Mr. Pratt’s final years were spent building wells for communities in rural Tanzania.

Wrongfully imprisoned for 27 years in Springfield, MA.

Not long after Mr. Schand was released from nearly three decades of wrongful imprisonment into the loving arms of his wife and children, he put his entrepreneurial spirit to work. In 2018, he opened Sweetwater Juice Bar & Deli in New Britain, CT. Ultimately his goal is for Sweetwater to provide employment and job training for individuals transitioning from incarceration to freedom.

Mr. Schand is the owner/partner of an additional small business as well as a mentor for young men in his community who want to become entrepreneurs.  He is also an outspoken advocate for prosecutorial accountability within the criminal justice system.

Wrongfully imprisoned for 39 years Baltimore, MD.

In the years since his release from wrongful incarceration, Mr. Lomax has used his voice to become a powerful, influential advocate for criminal justice reform in MD. He is the founder and leader of the Maryland Restorative Justice Initiative, which advocates for humane sentencing policies and a published author.

In 2021 The Walter Lomax Act, also known as Compensation to the Individual Erroneously Convicted, Sentenced, and Confined, was signed into law.
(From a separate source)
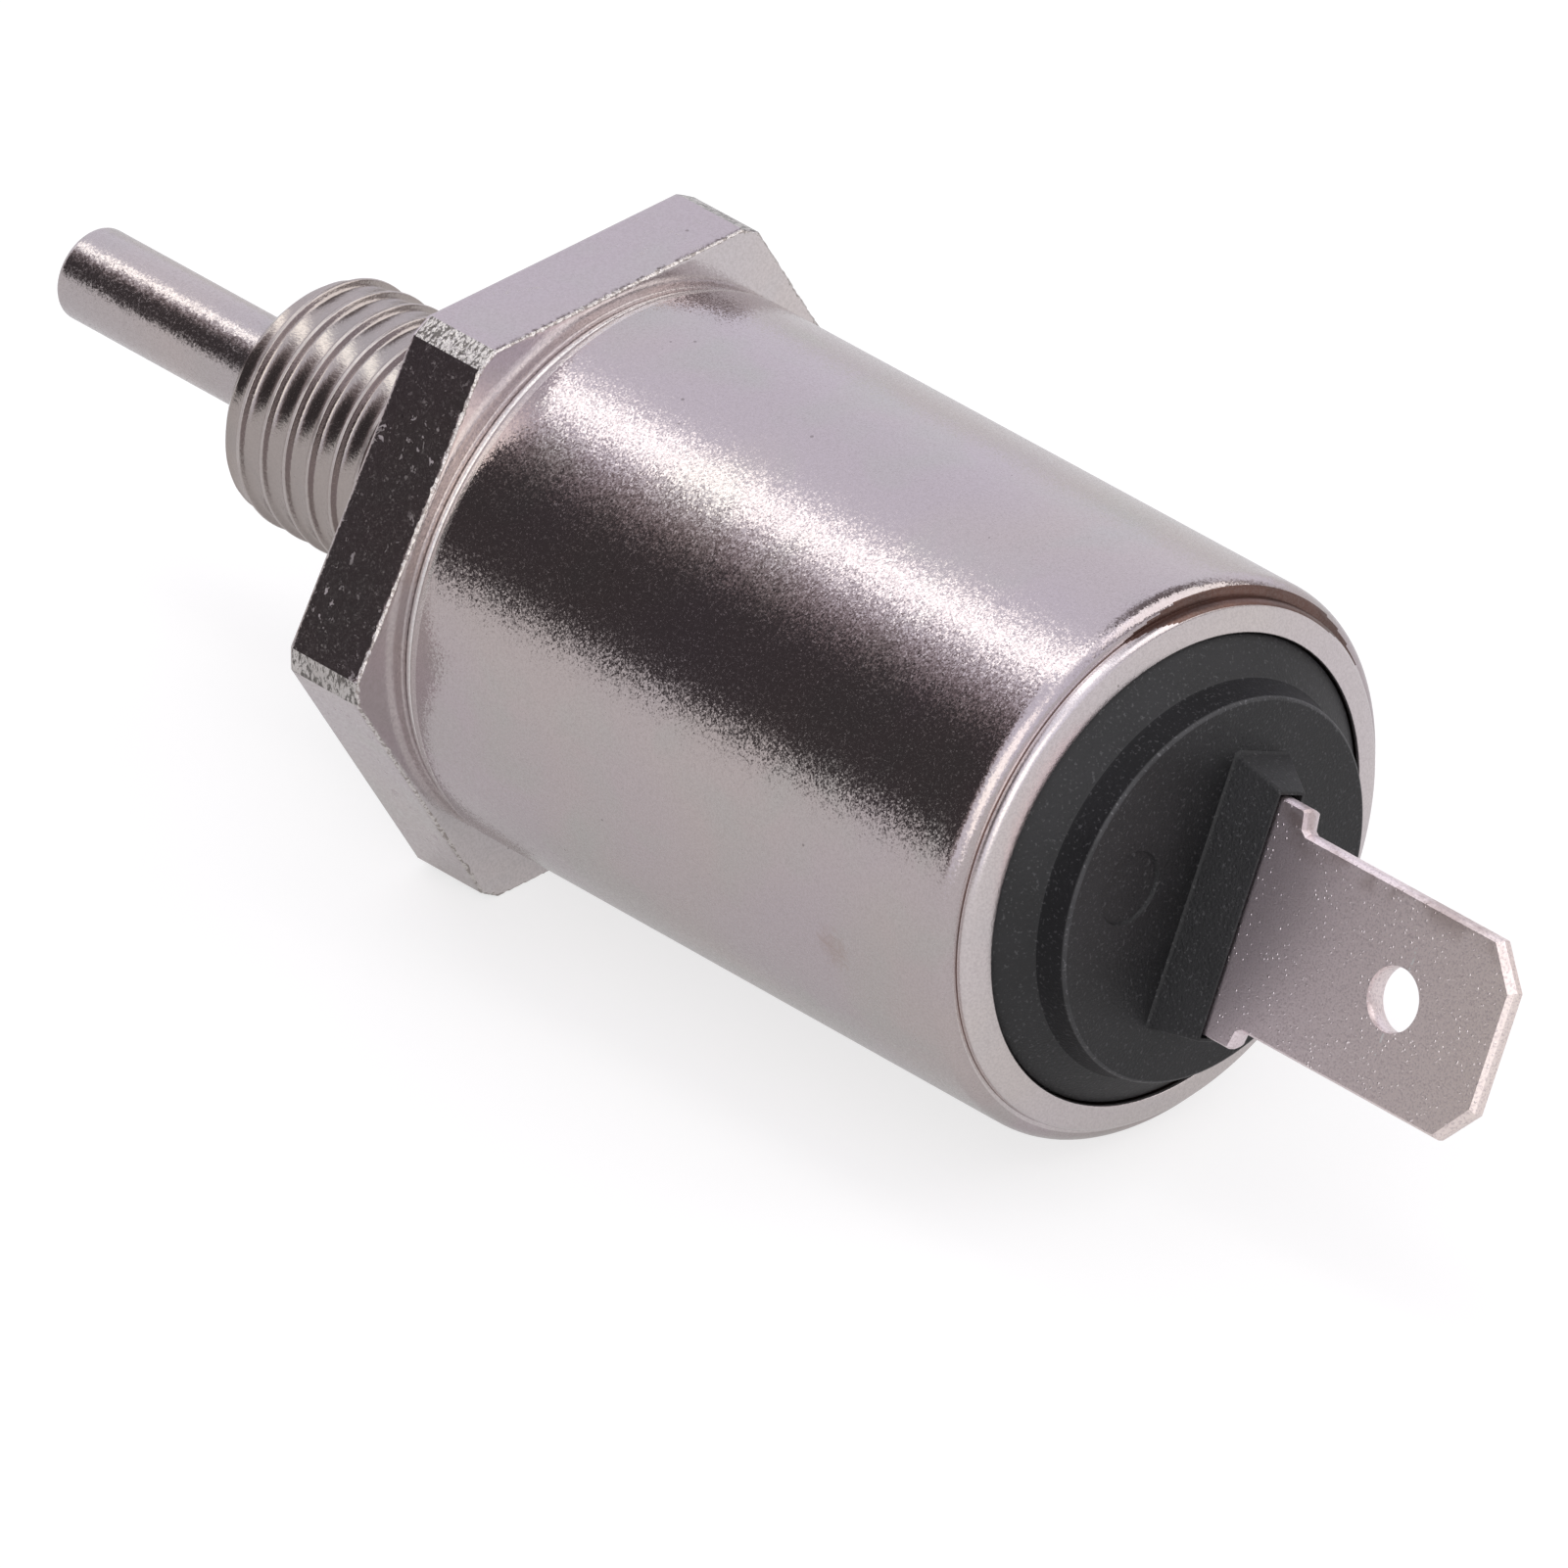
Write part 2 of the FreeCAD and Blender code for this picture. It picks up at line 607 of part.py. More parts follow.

This Act provides appropriate compensation for individuals who are erroneously convicted, sentenced and confined so they may enjoy a better quality of life when they re-enter society.

Today, Walter remains in Maryland and continues to be an advocate for criminal justice reform.

Photo 2 credit: Bonnie Jo Mount/The Washington Post

Wrongfully imprisoned for 27 years Baltimore, MD.

While wrongfully incarcerated, Mr. Austin spent time developing a passion for music that he continues to share with people across the world to this day. Today, Mr. Austin is a successful jazz and blues musician who has released multiple albums and performs for audiences throughout the country.

Mr. Austin works with young people in Baltimore City, where he provides music instruction to middle school students living in underfunded areas to ensure they can experience arts education through music. He has also traveled to Africa to provide music education to young people in their communities.

Michael resides in Maryland and continues to support his community through music.

Wrongfully imprisoned for 24 years in St. Louis, MO.

Mr. Burton transformed the injustice he suffered into a passionate drive to reach back and help others who were wrongfully convicted. He founded Miracle of Innocence, a not-for-profit organization focused on freeing the wrongfully imprisoned in the Kansas City, MO region, and supporting them as they rebuild their lives post-release.

Mr. Burton is also a Pastor at Church of the Resurrection, the Largest United Methodist Church in the country and a sought after motivational speaker who works to educate others about the plight of wrongful convictions.

Wrongfully imprisoned for 10 years Conroe, TX

The first man to walk off of death row in TX, Mr. Brandley narrowly escaped being executed for a crime he did not commit. Upon his release, he became a widely respected anti-death penalty advocate who spoke at forums all over the world. His personal testimony was a powerful argument for the elimination of the death penalty worldwide.

The 2002 movie “Whitewash: The Clarence Brandley Story” was based on his wrongful imprisonment.

Additionally, he was ordained as a Baptist minister who served his community until his passing in 2018.